The central reform of derivatives is a provision that would require most derivative contracts to be traded on transparent, regulated exchanges and to be processed, or cleared,
The first adjective used to describe the derivatives market was “multitrillion,” as in, multiple trillions of dollars. Only the full weight of the federal government of the United States could serve as a clearinghouse for that obscene sort of volume. If this reform goes through, the next time there’s a crisis in the derivatives market, it would then fall directly to the taxpayer.
through a third party
Uncle Sam.
to guarantee payment if one of the participants was unable to pay.
Derivatives traders have a whole phrase designed to encapsulate the risk associated if one of the participants is unable to pay. It’s called counter-party risk, and it’s one of the reasons that derivatives investors need to be so sophisticated. These calculations often result in interest rate swings in amounts less than a basis point (.01%) that can make or break the profitability of a contract.
Banks also would be forced to move their derivatives businesses into separate entities or affiliates, to separate risky derivatives from federally insured deposits.

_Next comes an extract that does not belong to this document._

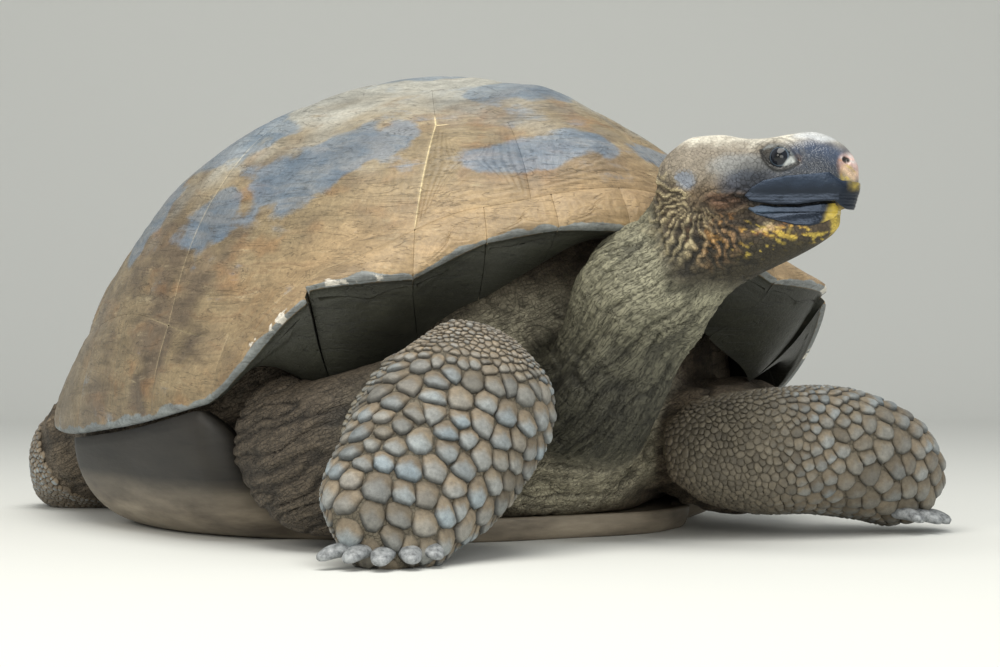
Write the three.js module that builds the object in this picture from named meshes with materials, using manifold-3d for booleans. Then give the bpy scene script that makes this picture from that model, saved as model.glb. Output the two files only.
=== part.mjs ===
// A life-size giant tortoise resting on its plastron, neck raised and head turned to its left.
// Units are millimetres, +Z is up, the head end is -Y and the animal's left is +X.
// The origin is on the floor, on the plastron's resting flat, under the middle of the shell.
import * as THREE from "three";
import { mergeVertices } from "three/addons/utils/BufferGeometryUtils.js";
import Module from "manifold-3d";

// ---------------------------------------------------------------- driving dimensions
const GAP = 1; // clearance between solids of flesh, and between flesh and shell
const TRUNK_GAP = 2; // the trunk keeps this much clear of limbs, neck and plastron
const TRUNK_UNDER_SHELL = 9; // the trunk's top lies this far under the plates
const SIMPLIFY = 0.7; // how far a face of the flesh may move when slivers are merged

const SHELL = {
  apexHeight: 569, // top of the dome above the floor
  apexY: -80, // the dome's top lies a little in front of the origin
  frontLength: 473, // origin to the front rim
  rearLength: 574, // origin to the rear rim
  halfWidth: 431,
  thickness: 13,
  bulge: { middle: 5, rim: 3 }, // how far a plate's middle stands above its edges
  seam: 0.9, // open seam between two plates
  draft: { middle: 0.6, rim: 2.4 }, // the plates' inner edges stand back by this much more
};
// Values round the rim at these angles from the front, the same on both sides.
const RIM_ANGLES = [0, 22, 42, 62, 90, 120, 150, 180];
const RIM = {
  height: [365, 342, 285, 165, 130, 115, 120, 100], // of the rim's edge above the floor
  fullness: [1.96, 1.7, 1.75, 1.94, 2.14, 1.9, 1.85, 1.9], // how boxy the meridian there is
  flare: [12, 10, 85, 37, 2, 12, 40, 35], // how far the marginals sweep outwards
  ring: [0.835, 0.83, 0.895, 0.87, 0.81, 0.8, 0.82, 0.835], // where the marginals begin
  hang: [50, 100, 125, 0, 0, 0, 0, 0], // how far the marginals' inner side hangs down
};
const HANG_LEAN = 0.35; // the hanging side leans inwards by this share of its drop
const FLARE_FROM = 0.78; // share of the way from apex to rim where the flare sets in

const COLOURS = {
  scute: 0x6e5a48,
  rim: 0x4c463f,
  plastron: 0x5f5147,
  beak: 0x23282e,
  eye: 0x14161a,
  leg: 0x6a6257,
  skin: 0x6f675b,
};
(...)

If that’s what you want, just re-enact parts of Glass-Steagall. You'd get a hell of a lot more traction.
Virtually every effort to weaken the bill involves watering down or undoing those reforms, either explicitly or by adding fiendishly convoluted language that obscures the reforms’ purpose.
The purpose of the reform being to destroy wealth and quash opportunity. Got it.
A must-pass amendment by Senator Maria Cantwell, a Democrat of Washington, would state clearly that it is illegal to enter into a derivatives deal that has not been cleared and exchange traded.
Which would make customized derivatives contracts impossible, thereby negating most of the benefit of the instrument and nearly all of the value added by the banking sector.
Only specifically defined transactions would be exempt.
I don’t even have to read the bill to know that these specifically defined transactions would be those between Goldman Sachs and General Electric.
The amendment would ensure that regulators and investors would be able to stop or undo a transaction if banks knowingly or recklessly violated the trading requirements.
So, if two people decided to enter an agreement without using the government as an intermediary, the government has the right to stop their agreement? Careful. If you stretch the interstate commerce clause that far it might pull a hamstring.
Another reform, which the banks want to kill, is one that would impose a fiduciary duty on them when they enter into derivative deals with pension funds, retirement plans, government entities and endowments.
Pension funds, retirement plans, and government endowments are already fiduciaries for the people the money actually belongs to. You’re proposing that a fiduciary needs a fiduciary? I'm confused. What would the money managers at the pension funds be doing again?
The need for this rule is made clear by the municipalities and other investors that have been damaged by derivatives deals they clearly did not understand.
I’m sorry…why should we subsidize their stupidity again?
The only change to the provision should be to tighten the language to clarify that the obligation to put the client’s interest first applies when a bank gives advice and makes recommendations,
The idea that anyone would enter a multiple million dollar swap contract without doing the due diligence is unfathomable. The idea that the government wants to encourage that type of behavior by subsidizing it is, well, sadly expected.
not when it is merely providing financial services.
Finally, the banks do not want to spin off their lucrative derivative dealings,
Who would?
and Senator Christopher Dodd has filed an amendment that would allow them to put off even partial restrictions for at least two years. That would put bank profits ahead of protecting the system and taxpayers.
If the bank crisis in 2008 taught us anything it’s that bank profits are requisite to any effort to protect the system and the taxpayers.
Banks don’t want clarity because clear rules are hard to evade.
What’s unclear about an unregulated market?
Which is all the more reason for senators to clarify and strengthen the derivatives regulation
There is no current derivatives regulation; adding it would necessarily muddle the situation.
while there is still time to do so.
You mean…before the American people stage an electoral revolt against the massive overreach into the private sector of the American economy and oust every elected official left of Newt Gingrich?